Bei der Ankunft in Cotonou zeigt sich die Stadt kaum verändert. Die Menschen haben rasch wieder zum Alltag zurückgefunden. Bei der Niederschlagung des Putschversuchs kamen der zivilen Regierung Truppen der Staatengemeinschaft Ecowas zu Hilfe. Bereits am selben Abend gibt der Präsident Patrice Talon live im Nationalen Fernsehen Entwarnung. Den treuen Streitkräften sei es gelungen, eine Katastrophe für das Land abzuwenden. Am Tag darauf veröffentlicht die Regierung den offiziellen Verlauf des misslungenen Putsches.
Benin am Scheideweg
Im Nachgang werden 14 Verdächtige verhaftet, der Anführer ist flüchtig. Tage nach dem Ereignis erklärt ein Regierungssprecher an einer Pressekonferenz vielsagend, dass in den kommenden Tagen neue Informationen veröffentlicht würden. Der gescheiterte Putsch wirft schon jetzt ein dunkles Schlaglicht auf die Wahlen im kommenden Jahr.

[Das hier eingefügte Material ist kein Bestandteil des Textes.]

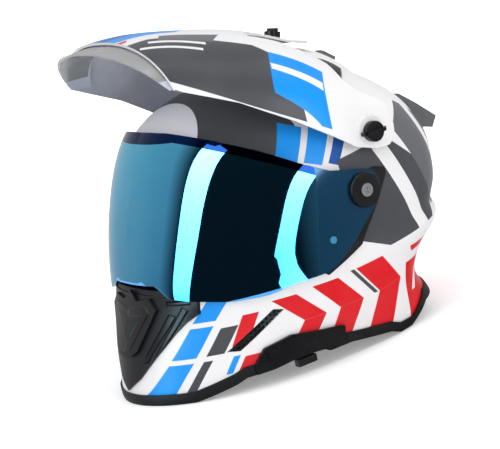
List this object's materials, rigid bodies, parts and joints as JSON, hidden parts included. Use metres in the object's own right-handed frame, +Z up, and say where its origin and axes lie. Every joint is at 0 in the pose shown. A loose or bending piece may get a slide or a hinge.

In den Sozialen Medien tobt ein Meinungskampf. Die Putschisten werden als „Männer des Nordens“ bezeichnet. Also Anhänger des ehemaligen Präsidenten Boni Yayi, derzeitiger Anführer der grössten Oppositionspartei. Dieser hat die Meuterei in einer Videobotschaft verurteilt. Auch dass es sich beim Wortführer der Putschisten um einen Verwandten eines hohen Parteifunktionärs der Oppositionspartei handelt, heizt diese Stimmung weiter an. Nun zeigt sich, ob der gemeinsam bezwungene Aufstand das Land näher zusammenrücken lässt, oder die interne Spaltung noch verstärkt.